Workflow automation, ROI, and realistic business scenarios
Workflow automation opportunities in professional services are often found in recurring operational friction points: quote-to-subscription conversion, onboarding task orchestration, approval routing, timesheet validation, invoice generation, renewal reminders, support triage, and customer health alerts. Odoo can unify many of these flows, but automation should be introduced where process discipline already exists or can be standardized. Business ROI considerations should therefore include reduced manual coordination, faster onboarding, improved billing accuracy, lower support variance, and stronger renewal retention through better visibility. A realistic scenario is a regional consulting group that currently runs separate project, billing, and support processes across five offices. By moving to a multi-tenant Odoo SaaS platform with standardized service packages, it gains a single subscription ledger, common onboarding workflows, and shared reporting. Another scenario is a niche BPO provider that launches a white-label ERP service for clients in one regulated sector. It uses dedicated deployments for larger accounts and multi-tenant environments for smaller ones, while maintaining one managed hosting and governance framework. In both cases, ROI comes from operational consistency and recurring revenue quality, not from unrealistic assumptions about immediate headcount elimination.
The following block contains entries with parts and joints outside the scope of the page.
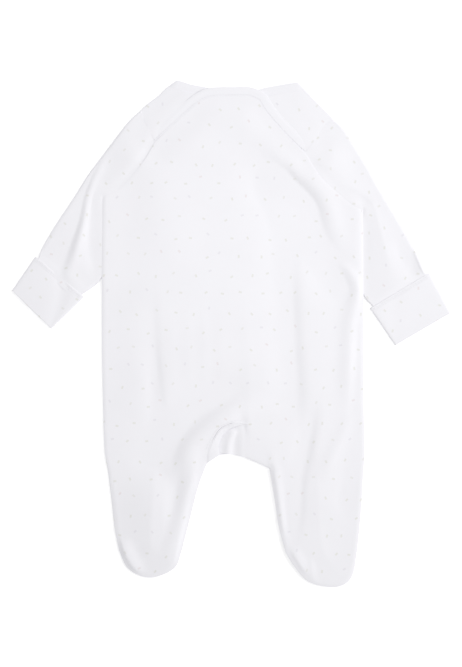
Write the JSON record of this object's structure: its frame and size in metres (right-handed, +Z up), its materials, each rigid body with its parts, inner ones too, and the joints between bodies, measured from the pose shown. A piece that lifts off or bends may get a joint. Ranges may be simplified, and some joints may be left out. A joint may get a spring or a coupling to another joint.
{
  "type": "footed baby sleepsuit",
  "caption": "Footed baby sleepsuit laid flat on its front, with lapped shoulders, turned-back cuffs and an inner-leg popper opening.",
  "frame": {"origin": "middle of the suit's outline, on the surface that it lies on", "axes": "+Z up through the back of the suit, +Y from the feet to the neck, -X towards the wearer's left hand"},
  "size_m": [0.4386, 0.5071, 0.0068],
  "materials": {
    "jersey": "matt white cotton interlock with a sparse print of tiny pale dashes",
    "binding": "plain white folded cotton binding with one row of stitching",
    "placket": "white cotton facing, stitched along its seam",
    "popper": "white enamelled snap cap"
  },
  "bodies": {
    "root": {"back_panel": "jersey", "front_panel": "jersey", "sleeve_left": "jersey", "cuff_left": "jersey", "sleeve_right": "jersey", "cuff_right": "jersey", "back_neck_binding": "binding", "front_neck_binding": "binding", "back_placket": "placket", "front_placket": "placket", "popper_1": "popper", "popper_2": "popper", "popper_3": "popper", "popper_4": "popper", "popper_5": "popper", "popper_6": "popper", "popper_7": "popper", "popper_8": "popper", "popper_9": "popper"}
  },
  "joints": []
}
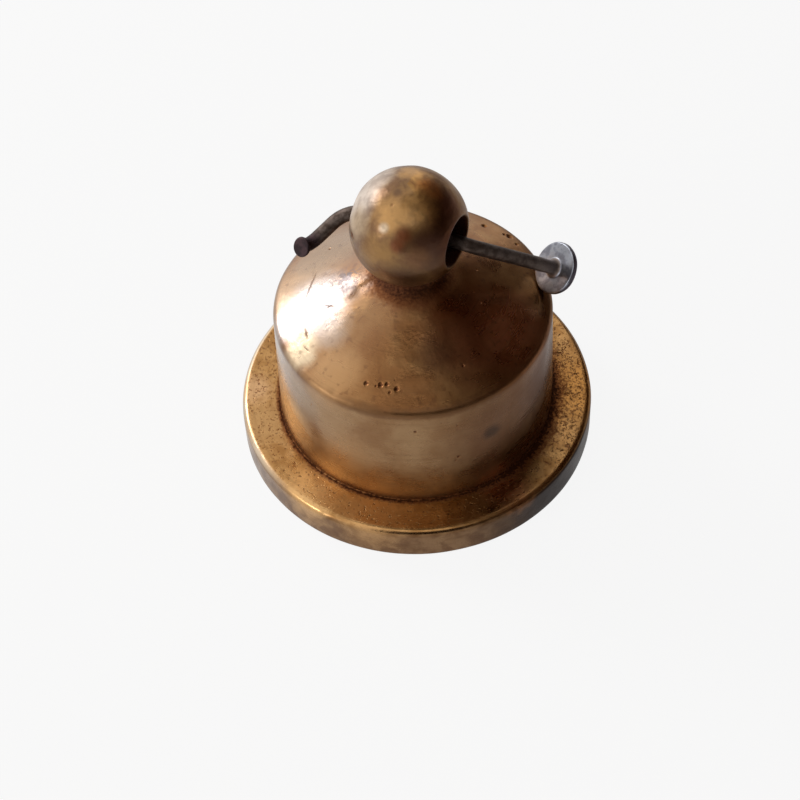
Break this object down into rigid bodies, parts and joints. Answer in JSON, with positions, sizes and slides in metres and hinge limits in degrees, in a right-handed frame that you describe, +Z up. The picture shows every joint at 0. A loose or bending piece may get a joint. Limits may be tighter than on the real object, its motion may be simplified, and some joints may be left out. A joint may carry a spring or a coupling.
{
  "type": "chandelier finial",
  "caption": "Turned brass chandelier finial with a stepped flange, drum, cone and cross-drilled ball, held by a bent nail through the ball.",
  "frame": {"origin": "centre of the flange's flat underside", "axes": "+Z up along the turning axis, +X along the cross-bore of the ball, out of the mouth on the nail head's side"},
  "size_m": [0.07, 0.07, 0.0665],
  "materials": {
    "old_brass": "worn satin with a brown patina",
    "nail_steel": "dull zinc coat, darkened on the shank"
  },
  "bodies": {
    "root": {"finial_body": "old_brass", "nail": "nail_steel"}
  },
  "joints": []
}
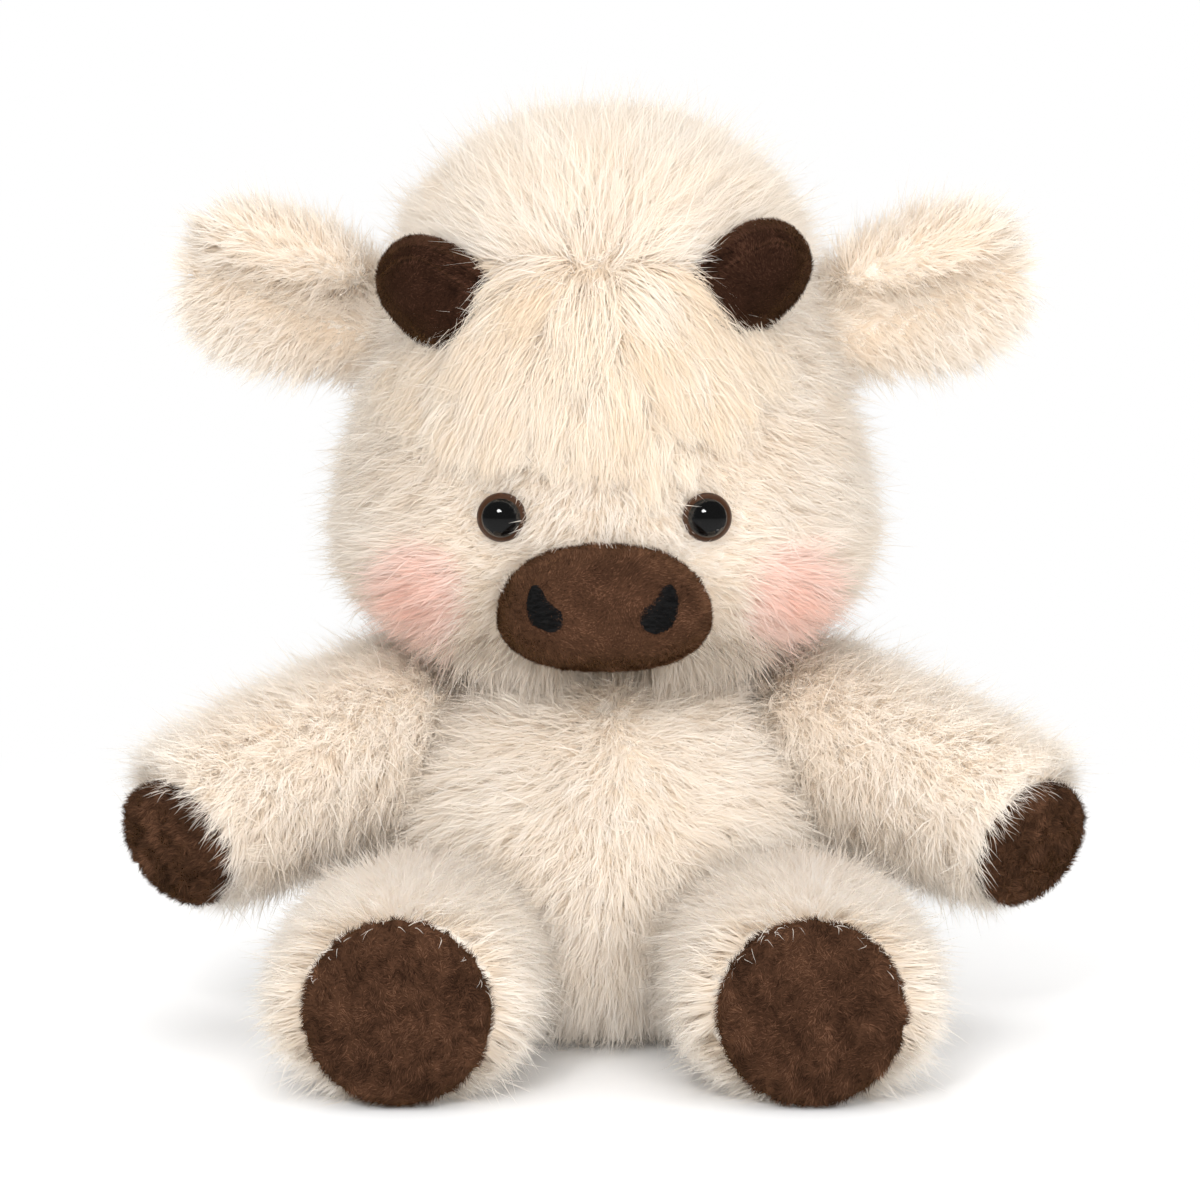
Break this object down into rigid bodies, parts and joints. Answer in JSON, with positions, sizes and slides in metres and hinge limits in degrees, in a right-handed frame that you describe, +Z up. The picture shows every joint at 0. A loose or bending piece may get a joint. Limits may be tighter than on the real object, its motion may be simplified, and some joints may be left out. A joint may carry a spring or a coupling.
{
  "type": "sitting plush cow",
  "caption": "Sitting plush toy cow in long pale fur, with suede hoof pads, soles, horns and muzzle; its limbs, ears, tail and head swing on their seams.",
  "frame": {"origin": "middle of the flat seat under the torso, on the surface that the toy sits on", "axes": "+Z up, the face and the soles look along -Y, +X towards the toy's own left"},
  "size_m": [0.301, 0.2304, 0.296],
  "materials": {
    "fur_cream": "long cream pile, 10 to 15 mm, matt",
    "suede_brown": "short-nap dark brown suede cloth, matt",
    "embroidery_black": "black satin-stitch thread, low sheen",
    "eye_plastic": "glossy black plastic with a brown ring",
    "washer_plastic": "white moulded plastic",
    "stuffing_white": "loose white polyester fibre",
    "bag_cotton": "plain undyed cotton"
  },
  "bodies": {
    "torso": {"torso_skin": "fur_cream", "torso_stuffing": "stuffing_white", "pellet_bag": "bag_cotton"},
    "head": {"head_skin": "fur_cream", "head_stuffing": "stuffing_white", "forelock": "fur_cream", "muzzle": "suede_brown", "muzzle_stuffing": "stuffing_white", "eye_left": "eye_plastic", "eye_washer_left": "washer_plastic", "nostril_left": "embroidery_black", "horn_left": "suede_brown", "horn_stuffing_left": "stuffing_white", "eye_right": "eye_plastic", "eye_washer_right": "washer_plastic", "nostril_right": "embroidery_black", "horn_right": "suede_brown", "horn_stuffing_right": "stuffing_white"},
    "tail": {"tail": "fur_cream", "tail_tuft": "suede_brown"},
    "ear_left": {"ear_left": "fur_cream"},
    "arm_left": {"arm_skin_left": "fur_cream", "arm_stuffing_left": "stuffing_white", "hoof_pad_left": "suede_brown"},
    "leg_left": {"leg_skin_left": "fur_cream", "leg_stuffing_left": "stuffing_white", "sole_left": "suede_brown"},
    "ear_right": {"ear_right": "fur_cream"},
    "arm_right": {"arm_skin_right": "fur_cream", "arm_stuffing_right": "stuffing_white", "hoof_pad_right": "suede_brown"},
    "leg_right": {"leg_skin_right": "fur_cream", "leg_stuffing_right": "stuffing_white", "sole_right": "suede_brown"}
  },
  "joints": [
    {"name": "neck_turn", "type": "hinge", "parent": "torso", "child": "head", "pos_m": [0, 0, 0.119], "axis": [0, 0, 1], "range_deg": [-20, 20], "stiffness_Nm_per_rad": 1},
    {"name": "tail_swing", "type": "hinge", "parent": "torso", "child": "tail", "pos_m": [0, 0.0686, 0.078], "axis": [1, 0, 0], "range_deg": [0, 60], "stiffness_Nm_per_rad": 0.1},
    {"name": "ear_flop_left", "type": "hinge", "parent": "head", "child": "ear_left", "pos_m": [0.06959, 0.004, 0.224], "axis": [0, 1, 0], "range_deg": [-15, 15], "stiffness_Nm_per_rad": 0.3},
    {"name": "shoulder_left", "type": "hinge", "parent": "torso", "child": "arm_left", "pos_m": [0.06486, 0, 0.094], "axis": [1, 0, 0], "range_deg": [-25, 30], "stiffness_Nm_per_rad": 1.5},
    {"name": "hip_left", "type": "hinge", "parent": "torso", "child": "leg_left", "pos_m": [0.0575, -0.06383, 0.0325], "axis": [1, 0, 0], "range_deg": [-20, 10], "stiffness_Nm_per_rad": 3},
    {"name": "ear_flop_right", "type": "hinge", "parent": "head", "child": "ear_right", "pos_m": [-0.06959, 0.004, 0.224], "axis": [0, 1, 0], "range_deg": [-15, 15], "stiffness_Nm_per_rad": 0.3},
    {"name": "shoulder_right", "type": "hinge", "parent": "torso", "child": "arm_right", "pos_m": [-0.06486, 0, 0.094], "axis": [1, 0, 0], "range_deg": [-25, 30], "stiffness_Nm_per_rad": 1.5},
    {"name": "hip_right", "type": "hinge", "parent": "torso", "child": "leg_right", "pos_m": [-0.0575, -0.06383, 0.0325], "axis": [1, 0, 0], "range_deg": [-20, 10], "stiffness_Nm_per_rad": 3}
  ]
}
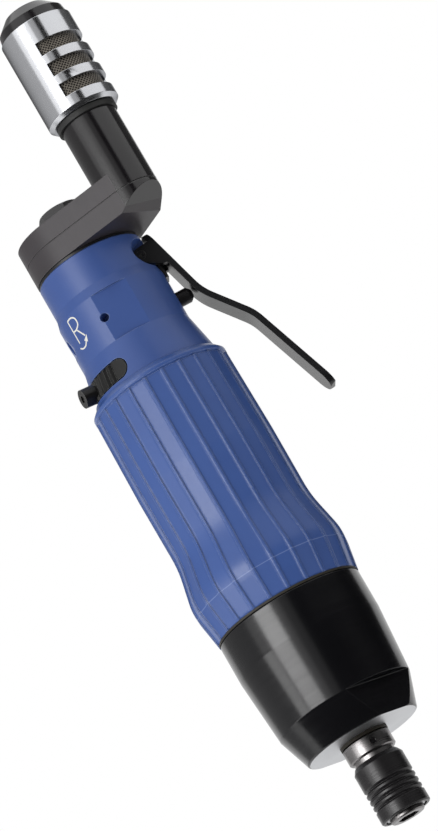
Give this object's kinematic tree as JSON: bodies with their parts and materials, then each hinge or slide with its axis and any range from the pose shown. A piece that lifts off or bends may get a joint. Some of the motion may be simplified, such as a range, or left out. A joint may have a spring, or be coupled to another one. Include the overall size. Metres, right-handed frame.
{
  "type": "oil pulse screwdriver",
  "caption": "Straight air-driven oil pulse screwdriver with a lever throttle, ribbed grip, quick-change hex bit socket, reversing slide and a swivelling inlet arm with a turning silencer.",
  "frame": {"origin": "centre of the bit socket's mouth, on the spindle's axis", "axes": "+Z along the spindle from the bit to the rear; the throttle lever is on +X; the inlet's riser stands on the +X -Y side, parallel to Z"},
  "size_m": [0.075, 0.0599, 0.2807],
  "materials": {
    "nose_steel": "dark phosphated",
    "bright_steel": "ground",
    "spring_steel": "drawn wire",
    "black_housing": "glossy black paint",
    "blue_head": "satin blue paint",
    "blue_grip": "satin moulded grip",
    "black_anodised": "satin black anodised",
    "black_plastic": "satin",
    "silencer_metal": "satin clear anodised",
    "mesh": "woven wire",
    "brass": "turned",
    "fibre": "resin-bonded vane material",
    "rubber": "seal",
    "felt": "olive gasket",
    "cast_iron": "machined"
  },
  "bodies": {
    "housing": {"pulse_housing": "black_housing", "nose_bush": "brass", "dust_ring": "felt", "joint_ring": "felt", "grip": "blue_grip", "handle_body": "blue_head", "front_outer_race": "bright_steel", "rear_outer_race": "bright_steel", "front_end_plate": "cast_iron", "rear_end_plate": "cast_iron", "motor_cylinder": "cast_iron", "cylinder_dowel": "bright_steel", "motor_clamp_ring": "bright_steel", "valve_spacer": "black_plastic", "throttle_bush": "brass", "bush_o_ring": "rubber", "valve_spring": "spring_steel", "supply_strainer": "mesh", "port_plug": "blue_head", "lever_stop": "black_plastic", "lever_pin": "bright_steel", "detent_ball": "bright_steel", "detent_spring": "spring_steel", "swivel_bolt": "nose_steel", "swivel_washer": "black_plastic"},
    "motor": {"pulse_case": "bright_steel", "pulse_liner": "bright_steel", "front_liner_plate": "bright_steel", "rear_liner_plate": "bright_steel", "case_cover": "bright_steel", "cover_screws": "bright_steel", "case_o_ring": "rubber", "rotor": "bright_steel", "rotor_vanes": "fibre", "front_inner_race": "bright_steel", "rear_inner_race": "bright_steel"},
    "anvil": {"anvil_shaft": "nose_steel", "driving_blades": "bright_steel", "blade_springs": "spring_steel", "retaining_ball": "bright_steel", "anvil_collar": "nose_steel", "collar_pin": "bright_steel", "shaft_o_ring": "rubber", "sleeve_washer": "bright_steel", "snap_ring": "spring_steel", "sleeve_spring": "spring_steel"},
    "bit_sleeve": {"bit_sleeve": "nose_steel"},
    "lever": {"throttle_lever": "black_plastic"},
    "push_pin": {"push_pin": "bright_steel", "throttle_valve": "black_plastic"},
    "reverse": {"reverse_slider": "black_plastic", "reverse_knob": "nose_steel", "reverse_valve": "black_plastic"},
    "swivel_arm": {"swivel_arm": "black_anodised", "inlet_pipe": "bright_steel", "inlet_bushing": "black_anodised", "inlet_strainer": "mesh", "sleeve_collar": "rubber"},
    "silencer": {"silencer_sleeve": "silencer_metal", "silencer_mesh": "mesh"}
  },
  "joints": [
    {"name": "motor_spin", "type": "hinge", "parent": "housing", "child": "motor", "pos_m": [0, 0, 0.1155], "axis": [0, 0, 1], "continuous": true},
    {"name": "anvil_spin", "type": "hinge", "parent": "housing", "child": "anvil", "pos_m": [0, 0, 0.03565], "axis": [0, 0, 1], "continuous": true},
    {"name": "bit_sleeve_slide", "type": "slide", "parent": "anvil", "child": "bit_sleeve", "axis": [0, 0, -1], "range_m": [0, 0.0035], "stiffness_N_per_m": 800, "springref_m": -0.004, "deforming": ["sleeve_spring"]},
    {"name": "throttle_lever_swing", "type": "hinge", "parent": "housing", "child": "lever", "pos_m": [0.0151, 0, 0.1968], "axis": [0, 1, 0], "range_deg": [0, 9], "stiffness_Nm_per_rad": 0.8, "springref_deg": -8.59},
    {"name": "throttle_push", "type": "slide", "parent": "housing", "child": "push_pin", "axis": [-1, 0, 0], "range_m": [0, 0.0034], "deforming": ["valve_spring"]},
    {"name": "reverse_turn", "type": "hinge", "parent": "housing", "child": "reverse", "pos_m": [0, 0, 0.16365], "axis": [0, 0, -1], "range_deg": [0, 30]},
    {"name": "arm_swivel", "type": "hinge", "parent": "housing", "child": "swivel_arm", "pos_m": [0, 0, 0.211], "axis": [0, 0, 1], "continuous": true},
    {"name": "silencer_turn", "type": "hinge", "parent": "swivel_arm", "child": "silencer", "pos_m": [0.01971, -0.02114, 0.257], "axis": [0, 0, 1], "continuous": true}
  ],
  "couplings": [
    {"joint": "anvil_spin", "follows": "motor_spin", "ratio": 1},
    {"joint": "throttle_push", "follows": "throttle_lever_swing", "m_per_rad": 0.0206}
  ]
}
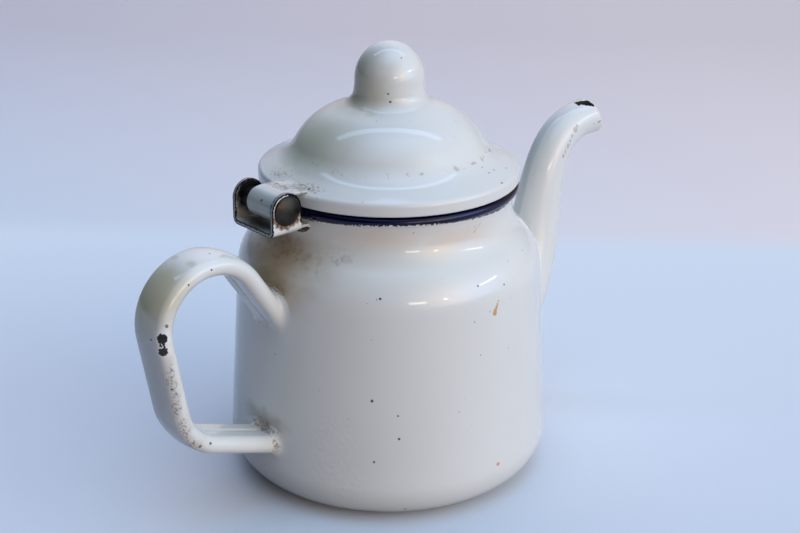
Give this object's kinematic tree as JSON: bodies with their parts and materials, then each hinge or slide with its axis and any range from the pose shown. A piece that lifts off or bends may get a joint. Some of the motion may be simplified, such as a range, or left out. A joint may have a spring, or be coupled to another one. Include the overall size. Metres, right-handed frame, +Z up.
{
  "type": "coffee pot",
  "caption": "Small enamelled-steel coffee pot with a gooseneck spout, a rolled strap handle and a domed lid hinged above the handle.",
  "frame": {"origin": "centre of the flat base, where the pot stands", "axes": "+Z up, +X towards the spout, -X towards the handle and the hinge"},
  "size_m": [0.1807, 0.1, 0.134],
  "materials": {
    "body_enamel": "glossy white vitreous enamel on steel, with a dark blue rim bead",
    "spout_enamel": "glossy white vitreous enamel on steel, chipped along the seam and mouth",
    "handle_enamel": "glossy white vitreous enamel on steel, a chip on the grip",
    "hinge_enamel": "glossy white vitreous enamel on steel, dark at its cut edges",
    "lid_enamel": "glossy white vitreous enamel on steel",
    "bare_steel": "dark oxidised bare steel"
  },
  "bodies": {
    "pot": {"base_pan": "body_enamel", "body": "body_enamel", "neck": "body_enamel", "spout_left": "spout_enamel", "spout_right": "spout_enamel", "handle": "handle_enamel", "hinge_bracket": "hinge_enamel", "hinge_pin": "bare_steel"},
    "lid": {"lid": "lid_enamel", "lid_leaf": "hinge_enamel", "lid_collar": "lid_enamel"}
  },
  "joints": [
    {"name": "lid_hinge", "type": "hinge", "parent": "pot", "child": "lid", "pos_m": [-0.046, 0, 0.0942], "axis": [0, -1, 0], "range_deg": [0, 162]}
  ]
}
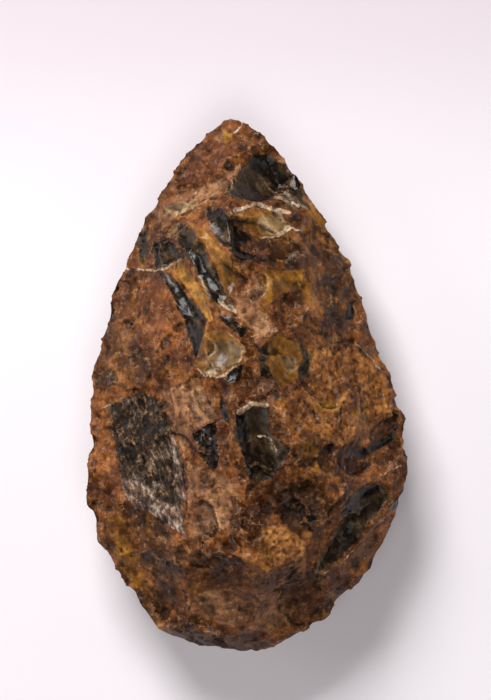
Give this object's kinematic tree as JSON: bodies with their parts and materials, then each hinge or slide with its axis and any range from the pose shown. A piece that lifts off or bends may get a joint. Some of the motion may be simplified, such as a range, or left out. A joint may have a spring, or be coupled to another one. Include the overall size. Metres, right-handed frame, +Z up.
{
  "type": "stone hand axe",
  "caption": "Pear-shaped knapped flint hand axe with a flaked front and back, a sharp tip and edges and a blunt butt, lying on its back face.",
  "frame": {"origin": "middle of the bounding box in plan, at the level of the small flat spot that the axe lies on", "axes": "+Y along the axe to its tip, +Z up, away from the surface that it lies on, through its front face, +X to the right of someone who looks down on the front face with the tip away from them"},
  "size_m": [0.0844, 0.1396, 0.0445],
  "materials": {
    "flint": "satin"
  },
  "bodies": {
    "root": {"hand_axe": "flint"}
  },
  "joints": []
}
Implementation roadmap, risk mitigation, and executive recommendations
Implementation should begin with service portfolio rationalization. Leadership must define target customer segments, standard packages, deployment policies, support tiers, and pricing logic before scaling the platform. The next phase is platform foundation: reference architecture, tenant model, CI/CD, monitoring, backup, security controls, and managed hosting processes. Then comes operational design: onboarding templates, billing workflows, partner enablement, customer success metrics, and governance forums. Only after these foundations are in place should broad go-to-market expansion accelerate. Risk mitigation strategies should address over-customization, unclear support boundaries, weak data migration discipline, underpriced unlimited user offers, and partner inconsistency. Executive recommendations are straightforward. Standardize where customers do not gain strategic value from variation. Reserve dedicated architecture for justified commercial or compliance cases. Price around value and operating cost drivers, not only software access. Build a partner-first ecosystem with controlled freedom, not unmanaged autonomy. Invest early in observability, backup assurance, and release governance. Future trends will likely include more verticalized OEM offerings, AI-assisted service operations, usage-aware pricing, and stronger demand for sovereign or region-specific cloud deployment models. The firms that win will be those that treat Odoo SaaS as an operating platform for recurring services, not merely a hosted application.
Key takeaways
- Subscription visibility is a management capability that links finance, delivery, support, and renewal planning.
- Multi-tenant Odoo SaaS is usually the best default for standardized professional services offers, with dedicated deployments reserved for justified exceptions.
- Recurring revenue quality improves when services are productized, onboarding is standardized, and customer success is measured continuously.
- White-label ERP and OEM models create strong expansion paths when paired with governance, managed hosting discipline, and partner controls.
- Infrastructure-aware pricing and unlimited user models can work well if support, compute, storage, and customization boundaries are explicit.
- AI-ready architecture depends on clean data, process consistency, and governed integrations more than on standalone AI features.